Now obviously it wasn’t worth the hype, nothing could ever be. But it did confirm four fundamental truths:
1. A lot of Belgian beer is crushingly over-rated. 2. Never trust American podcasts on the subject of Belgian beers that are influenced by sweet Scottish ales. 3. Tartan trousers might suit gnomes as much as they suit Johnny Lydon, but gnomes have more dignity. 4. If God exists, he/she is dead from the tastebuds down.
Unless the impeccably ill-conceived logic of a thousand years of homilies and Wikipedia have lied to us: dogs look like their owners and football teams play like their managers once did. So not only does Roy Keane’s canine Trigg has the far away look of killer in his doe-eyes and Bayern Munich go down as easily as their new master, Jurgen Klinsmann. It also meant that I had some pre-conceived ideas about what to expect from the first beers from the Art Brewery.

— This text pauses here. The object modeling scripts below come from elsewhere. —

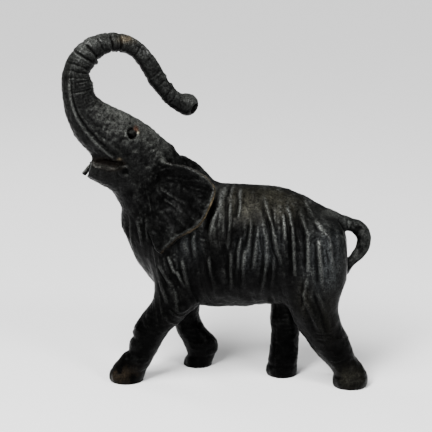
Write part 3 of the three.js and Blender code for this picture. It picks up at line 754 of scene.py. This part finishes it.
def ear(mirror, flare):
    """An ear, a pleated sheet with a thick rim: its distance block, and the points of the rim."""
    down = np.linspace(0, 1, EAR_ROWS)
    root = table_at(EAR_ROOT, down)
    edge = table_at(EAR_EDGE, down)
    down, out = np.meshgrid(down, np.linspace(0, 1, EAR_COLUMNS), indexing="ij")
    swell = np.sin(np.pi * out) * np.sin(np.pi * down)
    pleat = np.cos(2 * np.pi * EAR_PLEATS * down) * EAR_PLEAT_HEIGHT * np.sin(np.pi * out)
    reach_x = (edge - root)[:, None, 0] * out
    reach_y = (edge - root)[:, None, 1] * out + EAR_CUP * swell + pleat
    x = root[:, None, 0] + reach_x * math.cos(flare) + reach_y * math.sin(flare)
    y = root[:, None, 1] - reach_x * math.sin(flare) + reach_y * math.cos(flare)
    z = root[:, None, 2] + (edge - root)[:, None, 2] * out
    middle = np.stack([x, y, z], -1)
    normal = np.cross(np.gradient(middle, axis=1), np.gradient(middle, axis=0))
    normal /= np.linalg.norm(normal, axis=-1, keepdims=True)
    rim = np.clip((out - EAR_RIM_FROM) / (1 - EAR_RIM_FROM), 0, 1)
    thickness = (EAR_THICKNESS + (EAR_RIM - EAR_THICKNESS) * rim)[..., None]
    sheets = np.stack([middle - normal * thickness / 2, middle + normal * thickness / 2])
    sheets[..., 1] *= mirror
    points = turned(sheets).reshape(-1, 3)
    grid = np.arange(EAR_ROWS * EAR_COLUMNS).reshape(EAR_ROWS, EAR_COLUMNS)
    quads = np.stack([grid[:-1, :-1], grid[:-1, 1:], grid[1:, 1:], grid[1:, :-1]], -1).reshape(-1, 4)
    border = np.concatenate([grid[0, :-1], grid[:-1, -1], grid[-1, :0:-1], grid[:0:-1, 0]])
    following = np.roll(border, -1)
    back = EAR_ROWS * EAR_COLUMNS
    sides = np.stack([following, border, border + back, following + back], -1)
    quads = np.concatenate([quads, quads[:, ::-1] + back, sides])
    triangles = np.concatenate([quads[:, [0, 1, 2]], quads[:, [0, 2, 3]]])
    return solid(points, triangles), turned(np.stack([x, y * mirror, z], -1)[:, -1])


def table_at(rows, shares):
    """A table of points read at shares of its length, on smooth curves."""
    fine = between_rows(rows, CURVE_STEPS)
    place = np.asarray(shares) * (len(fine) - 1)
    columns = [np.interp(place, np.arange(len(fine)), fine[:, k]) for k in range(fine.shape[1])]
    return np.stack(columns, -1)


def build_form():
    """The whole figure as one field, with its ears, their rims and the furrows of its lips."""
    field = Field()
    field.join(solid(*skin(body_rings(BODY, BODY_SIDES))), FILLET["body"])
    for ribs in LEGS:
        field.join(solid(*skin(domed(limb_rings(ribs, LEG_SIDES), LEG_DOME))), FILLET["leg"])
    field.join(solid(*skin(limb_rings(TAIL, SMALL_SIDES))), FILLET["tail"])
    field.join(solid(*skin(body_rings(LOWER_JAW, JAW_SIDES))), FILLET["jaw"])
    tip = head_point(TIP_AT)
    field.join(capsule(tip, tip, TIP_RADIUS), FILLET["tip"])
    facing = np.array(TIP_FACING) * TIP_RADIUS * BORE_OUT
    bore = head_point(np.array(TIP_AT) + facing)
    field.cut(capsule(bore, bore, TIP_BORE), FILLET["bore"])
    field.cut(solid(*skin(turned(limb_rings(MOUTH, SMALL_SIDES)))), FILLET["mouth"])
    ears = []
    furrows = []
    for mirror, flare in ((1, 0.0), (-1, FAR_EAR_FLARE)):
        rings = limb_rings(LIP_FURROW, SMALL_SIDES)
        rings[..., 1] *= mirror
        furrows.append(solid(*skin(turned(rings))))
        field.cut(furrows[-1], FILLET["furrow"])
        socket = head_point(SOCKET_AT, mirror)
        field.cut(capsule(socket, socket, SOCKET_RADIUS), FILLET["socket"])
        eye = head_point(EYE_AT, mirror)
        field.join(capsule(eye, eye, EYE_BALL), FILLET["eye"])
        ears.append(ear(mirror, flare))
        field.join(ears[-1][0], FILLET["ear"])
    for start, end, radius in LIP_GAPS:
        field.cut(capsule(head_point(start), head_point(end), radius), FILLET["lip gap"])
    lip = [[a, b, c, d, FAR_LIP_HALF_WIDTH, y] for a, b, c, d, y in FAR_LIP]
    field.join(solid(*skin(turned(limb_rings(lip, LIP_SIDES)))), FILLET["far lip"])
    field.cut_below(0)
    return field, ears, furrows


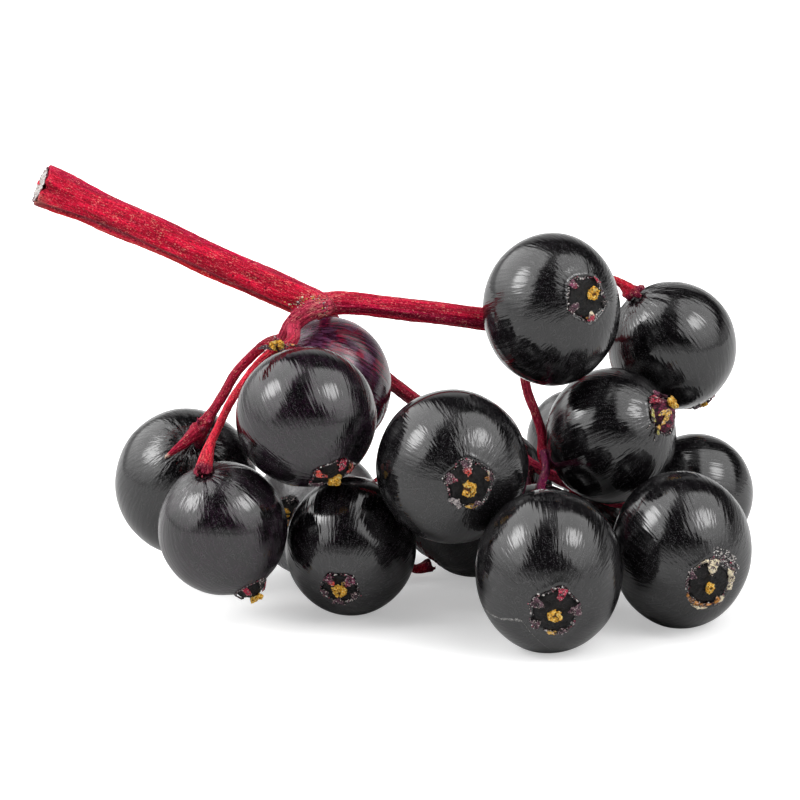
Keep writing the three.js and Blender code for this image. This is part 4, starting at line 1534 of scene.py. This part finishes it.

For this new Axminster brewery is the creation of John and Becky Winnerah, owners of The Royal Oak in Bath who have now relocated to start the complex process of making drinks to make me giddy – instead of the slightly less complex process of selling drinks to make me giddy.

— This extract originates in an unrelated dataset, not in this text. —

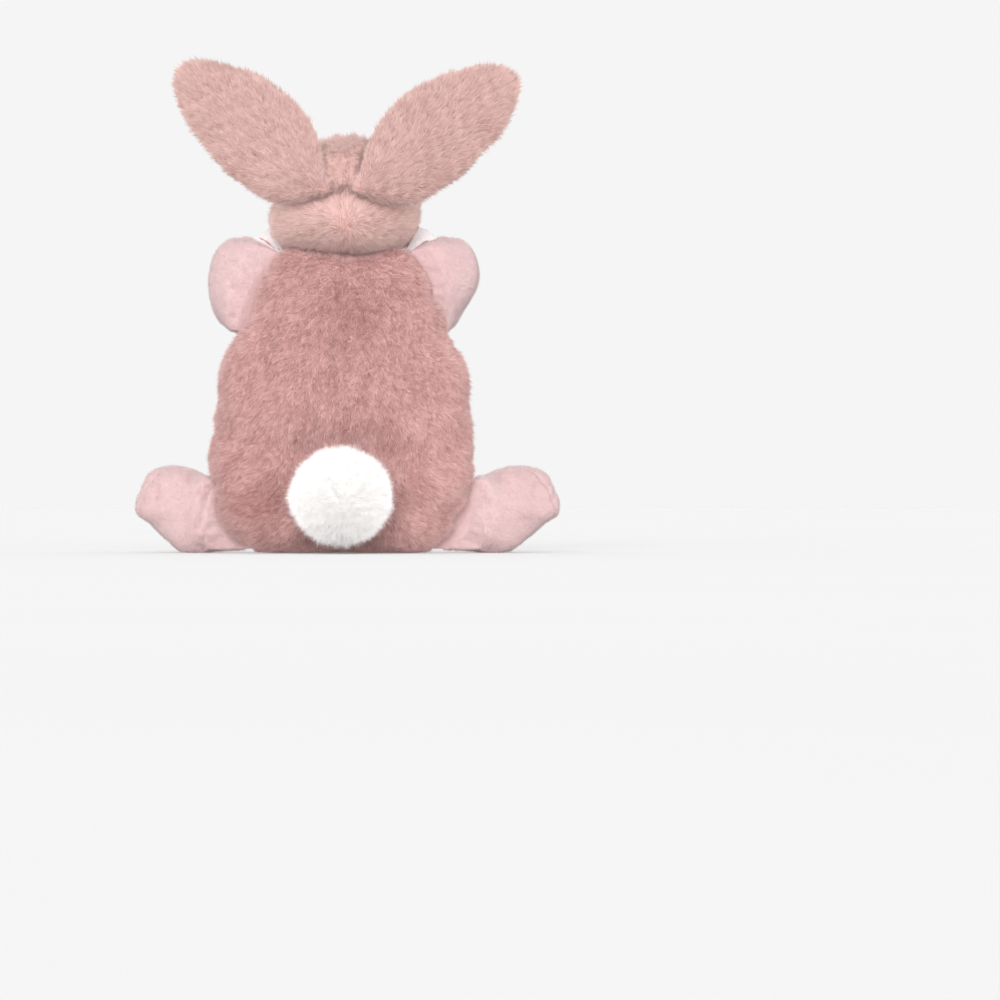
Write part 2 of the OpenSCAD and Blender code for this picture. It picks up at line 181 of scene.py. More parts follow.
def limb_grid(rows, seam, cap, tuck):
    """Rings of an arm or leg, sewn flat at its start and rounded over the last share cap of its
    length. Three more rings run on by tuck into the body, so that the seam shows no gap."""
    rings, cap_rings = LIMB_RINGS, LIMB_RINGS // 4
    angle = np.linspace(0, math.radians(87), cap_rings + 1)[1:]
    t = np.concatenate([np.linspace(0, 1 - cap, rings), 1 - cap + cap * np.sin(angle)])
    size = np.concatenate([np.ones(rings), np.cos(angle)])
    row = along(rows, t)
    ahead, behind = along(rows, np.minimum(t + 0.04, 1)), along(rows, np.maximum(t - 0.04, 0))
    direction = unit(ahead[:, :3] - behind[:, :3])
    w = np.minimum(1, t * 2.5)[:, None]
    up = unit(unit(seam) * (1 - w) + UP * w)
    u = unit(np.cross(up, direction))
    v = unit(np.cross(direction, u))
    a = np.linspace(0, 2 * math.pi, LIMB_SIDES, endpoint=False)
    ring = (row[:, None, :3]
            + u[:, None] * (row[:, 3] * size)[:, None, None] * np.cos(a)[None, :, None]
            + v[:, None] * (row[:, 4] * size)[:, None, None] * np.sin(a)[None, :, None])
    roots = [ring[:1] + np.array(tuck) * share for share in (1.0, 0.67, 0.33)]
    return np.concatenate(roots + [ring])


def ear_grid(rings, sides):
    """An ear in its own plane: length along +Z, width along X, back on the +Y side."""
    t = 0.35 * np.linspace(0, 1, rings) + 0.65 * np.sin(np.linspace(0, math.pi / 2, rings))
    row = along(EAR_ROWS, t)
    a = np.linspace(0, 2 * math.pi, sides, endpoint=False)[None, :]
    x = row[:, 1:2] * np.cos(a) + row[:, 3:4]
    y = row[:, 2:3] * np.sin(a)
    z = np.broadcast_to(row[:, 0:1] * EAR_LENGTH, x.shape)
    p = np.stack([x, y, z], -1)
    middle, end = p[:1].mean(1, keepdims=True), p[-1:].mean(1, keepdims=True)
    roots = [(p[:1] - middle) * share + middle - [0, 0, drop]
             for share, drop in ((0.1, 2.4), (0.7, 1.8))]
    tip = (p[-1:] - end) * 0.04 + end + [0, 0, 0.3]
    return np.concatenate(roots + [p, tip])


def turned(p, axis, degrees):
    a = math.radians(degrees)
    k = unit(axis)
    return (p * math.cos(a) + np.cross(k, p) * math.sin(a)
            + k * (p @ k)[..., None] * (1 - math.cos(a)))


def place_ear(p, droop=0.0):
    return turned(turned(p, [0, 1, 0], 90 - EAR_RISE + droop), [1, 0, 0], EAR_LEAN) + EAR_ROOT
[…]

And so having plenty experience of the kind of booze that John buys and sells, I was expecting the booze that he brews to be different. I though they might be more like the man and his tastes. I was expecting something darker, something smoky and strong, perhaps with a hint of bitterness too. Okay, so I wasn’t expecting it to be wearing a green rugby top and listening to The Specials but these two just beers didn’t fit the profile.
For a start, they are both pale and skulk around the 4% mark. First up was 2 AM, a beer that looked pale and coppery and had a zesty sweetness to it. That was followed with the Art Noveau which weighed in at a full .2% more alcohol and reminded me a little of Cheddar Ale’s fantastic Potholer. Which might not be what I expected but who is going to complain about that? Well knowing him, John. Probably.